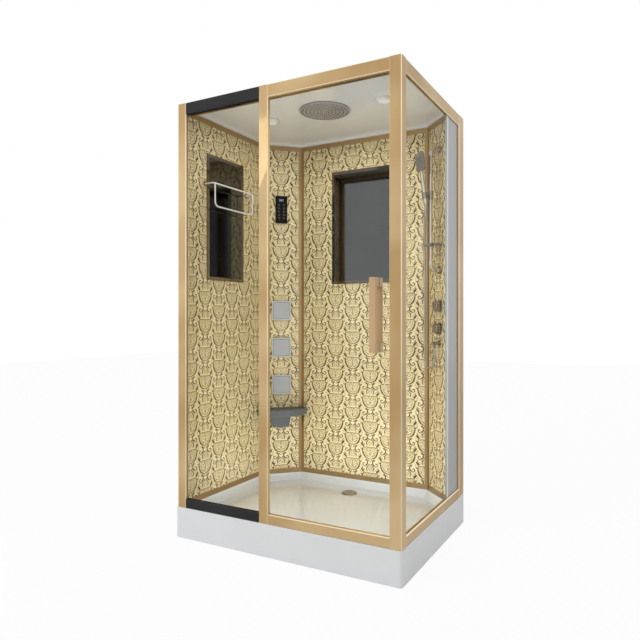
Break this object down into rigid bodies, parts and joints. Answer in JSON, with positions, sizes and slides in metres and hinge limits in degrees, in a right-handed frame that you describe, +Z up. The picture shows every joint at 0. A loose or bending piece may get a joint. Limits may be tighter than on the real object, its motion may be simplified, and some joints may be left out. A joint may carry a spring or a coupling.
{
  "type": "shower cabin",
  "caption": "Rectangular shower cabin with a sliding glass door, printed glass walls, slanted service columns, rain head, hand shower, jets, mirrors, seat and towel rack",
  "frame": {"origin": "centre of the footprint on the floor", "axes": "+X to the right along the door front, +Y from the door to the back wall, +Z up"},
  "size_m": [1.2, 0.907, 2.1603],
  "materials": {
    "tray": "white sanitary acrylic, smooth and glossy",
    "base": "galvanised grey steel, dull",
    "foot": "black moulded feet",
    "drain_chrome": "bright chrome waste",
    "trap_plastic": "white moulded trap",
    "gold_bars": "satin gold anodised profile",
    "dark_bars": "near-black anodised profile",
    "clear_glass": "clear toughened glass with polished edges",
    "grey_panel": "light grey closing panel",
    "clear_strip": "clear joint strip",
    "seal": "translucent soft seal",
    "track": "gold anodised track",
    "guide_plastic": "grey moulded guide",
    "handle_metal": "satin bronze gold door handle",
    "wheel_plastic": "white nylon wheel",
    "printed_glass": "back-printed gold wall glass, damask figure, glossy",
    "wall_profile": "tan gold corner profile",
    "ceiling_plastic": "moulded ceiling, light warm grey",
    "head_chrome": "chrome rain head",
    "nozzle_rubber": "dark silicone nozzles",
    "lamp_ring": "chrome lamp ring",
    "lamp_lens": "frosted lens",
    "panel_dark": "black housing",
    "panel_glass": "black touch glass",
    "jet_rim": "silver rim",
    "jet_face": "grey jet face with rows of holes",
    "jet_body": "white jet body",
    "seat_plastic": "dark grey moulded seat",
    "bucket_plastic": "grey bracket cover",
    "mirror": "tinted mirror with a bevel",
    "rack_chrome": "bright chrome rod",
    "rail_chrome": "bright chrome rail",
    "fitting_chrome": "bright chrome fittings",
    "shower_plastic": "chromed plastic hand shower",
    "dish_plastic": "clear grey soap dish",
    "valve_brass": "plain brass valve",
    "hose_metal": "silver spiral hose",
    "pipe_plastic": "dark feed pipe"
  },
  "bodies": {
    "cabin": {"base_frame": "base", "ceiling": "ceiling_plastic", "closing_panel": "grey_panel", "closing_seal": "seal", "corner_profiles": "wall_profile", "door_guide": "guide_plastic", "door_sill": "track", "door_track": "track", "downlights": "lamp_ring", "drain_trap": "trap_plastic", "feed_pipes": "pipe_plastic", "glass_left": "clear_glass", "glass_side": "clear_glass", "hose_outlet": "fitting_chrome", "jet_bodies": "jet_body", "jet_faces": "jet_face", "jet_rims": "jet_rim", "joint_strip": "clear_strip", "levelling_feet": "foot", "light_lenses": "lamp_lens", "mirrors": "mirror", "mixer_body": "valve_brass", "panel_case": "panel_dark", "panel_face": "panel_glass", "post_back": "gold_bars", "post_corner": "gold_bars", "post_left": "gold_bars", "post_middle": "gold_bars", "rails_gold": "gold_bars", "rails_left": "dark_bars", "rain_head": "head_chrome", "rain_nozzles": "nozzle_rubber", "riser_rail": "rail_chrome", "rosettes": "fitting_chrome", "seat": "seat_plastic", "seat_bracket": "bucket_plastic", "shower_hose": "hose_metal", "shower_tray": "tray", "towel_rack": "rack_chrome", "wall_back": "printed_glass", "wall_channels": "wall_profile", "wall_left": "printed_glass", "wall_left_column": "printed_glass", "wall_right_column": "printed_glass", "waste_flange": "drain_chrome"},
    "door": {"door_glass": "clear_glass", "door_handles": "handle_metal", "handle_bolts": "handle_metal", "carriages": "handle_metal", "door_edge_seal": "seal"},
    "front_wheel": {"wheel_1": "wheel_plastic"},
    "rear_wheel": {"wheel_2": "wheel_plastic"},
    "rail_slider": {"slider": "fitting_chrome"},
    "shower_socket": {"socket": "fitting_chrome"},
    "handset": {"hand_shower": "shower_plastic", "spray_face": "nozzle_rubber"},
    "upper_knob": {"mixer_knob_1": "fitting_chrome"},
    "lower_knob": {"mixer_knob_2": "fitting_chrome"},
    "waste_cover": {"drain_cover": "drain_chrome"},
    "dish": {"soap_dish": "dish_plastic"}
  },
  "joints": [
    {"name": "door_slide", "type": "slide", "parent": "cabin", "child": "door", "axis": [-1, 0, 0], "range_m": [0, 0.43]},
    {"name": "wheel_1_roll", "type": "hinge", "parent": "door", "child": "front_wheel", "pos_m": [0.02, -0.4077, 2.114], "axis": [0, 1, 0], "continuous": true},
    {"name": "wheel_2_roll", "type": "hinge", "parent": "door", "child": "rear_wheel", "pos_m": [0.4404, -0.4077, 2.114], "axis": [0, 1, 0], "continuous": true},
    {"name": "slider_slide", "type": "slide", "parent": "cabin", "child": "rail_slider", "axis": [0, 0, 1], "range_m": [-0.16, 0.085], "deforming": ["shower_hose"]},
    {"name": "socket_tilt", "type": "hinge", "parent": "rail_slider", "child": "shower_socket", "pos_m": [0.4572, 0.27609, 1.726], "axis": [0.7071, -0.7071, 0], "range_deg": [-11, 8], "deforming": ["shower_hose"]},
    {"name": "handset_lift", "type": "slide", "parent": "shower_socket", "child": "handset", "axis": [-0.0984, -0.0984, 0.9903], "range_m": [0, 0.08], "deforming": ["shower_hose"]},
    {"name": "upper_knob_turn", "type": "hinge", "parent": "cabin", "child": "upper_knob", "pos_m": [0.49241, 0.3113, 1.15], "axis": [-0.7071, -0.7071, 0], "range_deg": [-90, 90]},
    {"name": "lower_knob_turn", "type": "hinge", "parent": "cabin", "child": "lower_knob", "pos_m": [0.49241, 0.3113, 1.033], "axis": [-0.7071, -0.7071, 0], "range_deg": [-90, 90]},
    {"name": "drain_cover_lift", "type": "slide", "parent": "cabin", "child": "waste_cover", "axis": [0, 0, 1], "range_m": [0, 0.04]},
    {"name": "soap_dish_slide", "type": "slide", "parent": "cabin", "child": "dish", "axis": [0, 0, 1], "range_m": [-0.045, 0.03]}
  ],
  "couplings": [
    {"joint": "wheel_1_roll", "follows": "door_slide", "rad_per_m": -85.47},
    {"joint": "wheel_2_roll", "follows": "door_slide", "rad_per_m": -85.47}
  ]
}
———
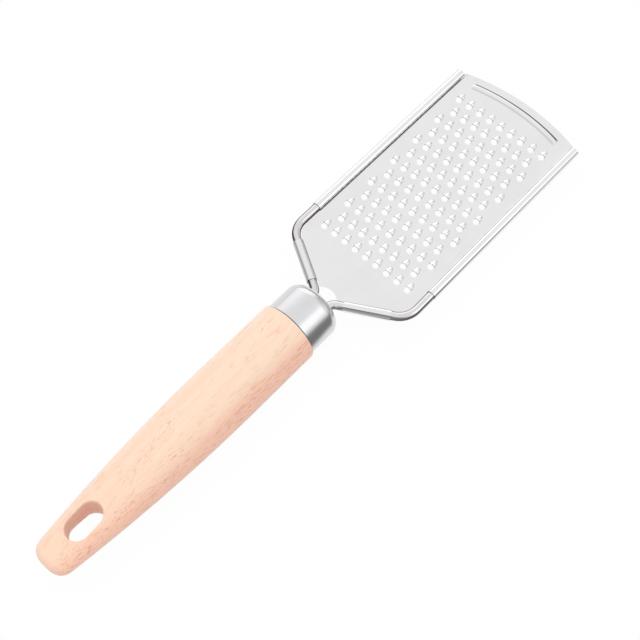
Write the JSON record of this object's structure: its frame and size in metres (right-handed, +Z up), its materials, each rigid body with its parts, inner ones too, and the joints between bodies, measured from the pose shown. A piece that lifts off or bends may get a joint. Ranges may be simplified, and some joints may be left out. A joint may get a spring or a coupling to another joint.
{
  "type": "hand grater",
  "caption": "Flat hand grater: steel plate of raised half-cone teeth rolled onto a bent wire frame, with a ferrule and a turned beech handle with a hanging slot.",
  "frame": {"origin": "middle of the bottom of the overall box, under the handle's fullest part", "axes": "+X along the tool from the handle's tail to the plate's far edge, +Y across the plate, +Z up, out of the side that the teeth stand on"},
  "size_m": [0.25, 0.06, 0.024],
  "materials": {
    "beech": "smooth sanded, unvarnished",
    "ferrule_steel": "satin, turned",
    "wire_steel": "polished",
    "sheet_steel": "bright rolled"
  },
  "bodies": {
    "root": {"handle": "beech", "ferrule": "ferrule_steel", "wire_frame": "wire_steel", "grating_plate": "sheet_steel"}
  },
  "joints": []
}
———
TASK DESCRIPTION:
Scan the material above. Copy each line that holds the word "from".

TASK SOLUTION:
  "frame": {"origin": "centre of the footprint on the floor", "axes": "+X to the right along the door front, +Y from the door to the back wall, +Z up"},
Write the JSON record of this object's structure: its frame and size in metres (right-handed, +Z up), its materials, each rigid body with its parts, inner ones too, and the joints between bodies, measured from the pose shown. A piece that lifts off or bends may get a joint. Ranges may be simplified, and some joints may be left out. A joint may get a spring or a coupling to another joint.
  "frame": {"origin": "middle of the bottom of the overall box, under the handle's fullest part", "axes": "+X along the tool from the handle's tail to the plate's far edge, +Y across the plate, +Z up, out of the side that the teeth stand on"},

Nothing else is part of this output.